Lexico tells me that ‘citriculture’ is a mass noun (Dictionary.com | Meanings and Definitions of Words at Dictionary.com). But, LT has the plural POS NNS. Many words that standard dictionaries show as non-count can be used as count nouns in some contexts.

I don’t mean “usually” in any context. I mean “can”, even if that is one in a million.

I mean:

But, I read the explanation in tagset.txt again:
NN Noun, singular or mass: bicycle, earthquake, zipper
I think the text is not correct. I think it should be:
Noun, singular count noun: bicycle, earthquake, zipper

@danielnaber, @tiff, can you clarify the meaning of NN? Is the explanation in tagset.txt correct?

Hello!

I have coded the function in Proofing Tool GUI that extracts POS as text files, ready to copy/paste into added.txt.

In the past few months I have been adding POS data to the British dictionary, mainly “uncountable” and “usually uncountable” nouns.

I have been adding POS data from Wiktionary, since it is based on a real physical dictionary.

I just need to know if “usually uncountable nouns” are:
NN:UN

Here is a few examples of what I extracted:

aerospace aerospace NN:UN
aerotropism aerotropism NN:U
affinition affinition NN:U
Africanity Africanity NN:U
Afrikanerdom Afrikanerdom NN:U
Afrocentrism Afrocentrism NN:U
Afrofuturism Afrofuturism NN:U
afterdamp afterdamp NN:UN
aftergrass aftergrass NN:UN
agamospermy agamospermy NN:U
agflation agflation NN:U
aggressivity aggressivity NN:UN

@Mike_Unwalla @tiff @dnaber

Could you comment regarding the usually uncountable nouns?

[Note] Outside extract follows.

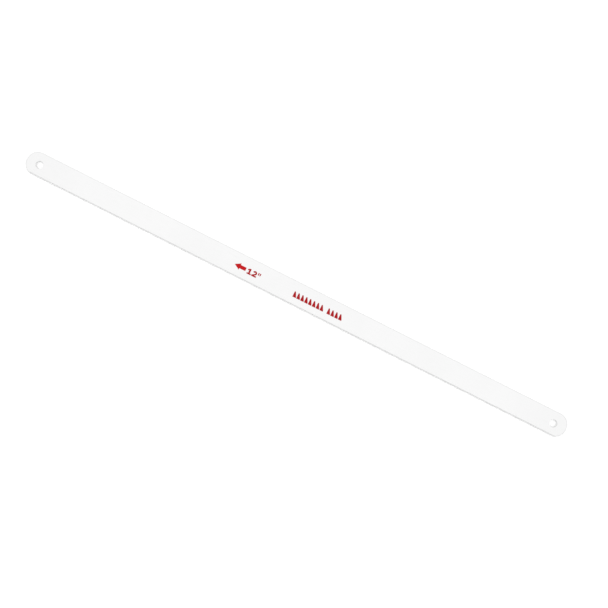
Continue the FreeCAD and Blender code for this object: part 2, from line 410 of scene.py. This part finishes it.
def paper():
    """A white ground that shows white where nothing shades it."""
    material = bpy.data.materials.new("paper")
    s = Shader(material)
    place = s.millimetres()
    tone = s.layered(grey(0.965), (s.noise(place, 0.02, 2.0), grey(0.975)))
    diffuse = s.node("ShaderNodeBsdfDiffuse", {"Color": tone})

    # the ground's own glow grows with the distance from the blade, in millimetres
    along = s.axis(place, "X")
    across = s.axis(place, "Y")
    glow = s.spread(s.step(s.length(along, across), 220.0, 900.0), NEAR_GLOW, FAR_GLOW)

    # the blade shades what shows through its holes, most on their outward sides
    from_spot = s.length(s.minus(s.maths("ABSOLUTE", along), PIN_AT - 0.3), across)
    shade = s.times(s.step(from_spot, 0.7, PIN_RADIUS), s.step(from_spot, 4.5, 3.5))
    glow = s.times(glow, s.spread(shade, 1.0, 0.45))

    emission = s.node("ShaderNodeEmission", {
        "Color": grey(1.0), "Strength": s.times(seen_background(s), glow)})
    both = s.node("ShaderNodeAddShader")
    s.feed(both.inputs[0], diffuse.outputs[0])
    s.feed(both.inputs[1], emission.outputs[0])
    s.surface(both.outputs[0])
    return material


bpy.ops.mesh.primitive_plane_add(size=GROUND_SIZE, location=(0, 0, 0))
ground = bpy.context.object
ground.name = "ground"
ground.data.materials.append(paper())

world = bpy.data.worlds.new("soft_room")
bpy.context.scene.world = world
room = Shader(world)
sky = room.node("ShaderNodeBackground", {
    "Color": grey(1.0), "Strength": room.spread(seen_background(room), WORLD_STRENGTH, 1.0)})
room.surface(sky.outputs[0], "ShaderNodeOutputWorld")


def placed(name, data, place, target):
    """An object at a place, which looks at a target."""
    made = bpy.data.objects.new(name, data)
    made.location = place
    made.rotation_mode = "QUATERNION"
    made.rotation_quaternion = (target - place).to_track_quat("-Z", "Y")
    bpy.context.scene.collection.objects.link(made)
    return made


for name, side in (("lamp_left", -1), ("lamp_right", 1)):
    light = bpy.data.lights.new(name, "AREA")
    light.shape = "SQUARE"
    light.size = LAMP_SIZE
    light.energy = LAMP_POWER
    placed(name, light, Vector((side * LAMP_ASIDE, LAMP_BACK, LAMP_HEIGHT)), Vector((0, 0, 0)))

camera_data = bpy.data.cameras.new("camera")
camera_data.sensor_width = SENSOR_WIDTH
camera_data.lens = LENS
camera_data.clip_start = 0.1
camera_data.clip_end = 20.0
toward_camera = Vector((math.sin(CAMERA_AZIMUTH) * math.cos(CAMERA_ELEVATION),
                        -math.cos(CAMERA_AZIMUTH) * math.cos(CAMERA_ELEVATION),
                        math.sin(CAMERA_ELEVATION)))
bpy.context.scene.camera = placed("camera", camera_data, AIM + toward_camera * CAMERA_DISTANCE, AIM)

bpy.context.scene.view_settings.view_transform = "Standard"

It takes one or two seconds to extract the whole list from the GB .dic.

@marcoagpinto, I cannot help you. As best I know, there is no postag for “usually uncountable” nouns.

So, I am only extracting “uncountable nouns” as of the date 25/MAY/2020.

In the past few months I have been adding morphologic information to the GB speller, but tons are still missing.

See if the attached files are helpful.

Thanks!

GB_uncountable_20200525.zip (11.4 KB)

@marco, I looked at GB_uncountable_addedtxt_20200525.txt and GB_uncountable_spellingtxt_20200525.txt, which are in GB_uncountable_20200525.zip.

I do not understand what you are doing. What does “adding morphologic information to the GB speller” mean? What information do you add and where do you add it?

File GB_uncountable_addedtxt_20200525.txt contains POS information in the same structure that we use in added.txt. But, added.txt is for all variants of English, not only for en-GB.

Why is it necessary to add POS or spelling for actinium? The POS is in LT and is not recently added (the POS is in LT 4.8). LT 4.8 correctly gives no spelling warning for actinium in any of the language variants.

This screen shot of LT 4.8 shows that most words in GB_uncountable_spellingtxt_20200525.txt do not give a spelling warning for BrE:

The Tagger Result dialog shows that some of the words already have the postag NN:U.

Thus, I am confused.

@Mike_Unwalla

I am the maintainer of the British speller for ~7 years.

For several months that, while I search for possessives and plurals in words already in the dictionary (and new ones), I have been adding extra information for the words in the .dic, such as “Noun: Uncountable blah blah” based on Wiktionary.

Now I have coded a feature into my Hunspell tool “Proofing Tool GUI” that allows to extract words with defined POS information.

In the zip above, In Proofing Tool GUI I simply added a “source POS” (.dic) and a “target POS” (.txt - LanguageTool) and extract both in added.txt and spelling.txt format.

Does this explain well?

Thanks!

Ahhhh… I extracted the whole GB .dic, so it is possible that tons of words were already in LT.

Also, the dictionary is British, but the words are valid in other variants.

Yes, thank you.

I know nothing about the .dic file.

What, if anything, do you want me to do now?

@Mike_Unwalla

Simply insert the missing POSes in the English added.txt and spelling.txt :slight_smile:

@marcoagpinto, will do.

I added the missing POS in [en] Add POS NN:U · languagetool-org/languagetool@b7b9c23 · GitHub. But, the message is:
Showing with 790 additions and 104 deletions .

I thought that I had added 686 missing POS only. I will try again.

Done the POS ([en] Add POS NN:U · languagetool-org/languagetool@6ae9742 · GitHub).

I misunderstood the message. 790-104=686. So, there wasn’t an error the first time.

Done the spellings ([en] Add spellings · languagetool-org/languagetool@f385c4d · GitHub).

For each word that gave an error for BrE, I checked the word on www.lexico.com and www.merriam-webster.com. If I thought that the word is applicable to all variants of English, I added it to spelling.txt. If I wasn’t sure, I added it to spelling_en-GB.txt.

I didn’t add ‘benzedrine’, because that is derived from a proper noun. (LT spell check suggests Benzedrine.) When we have a rule for benzedrine/Benzedrine, we can add the lower-case spelling.

cool :slight_smile: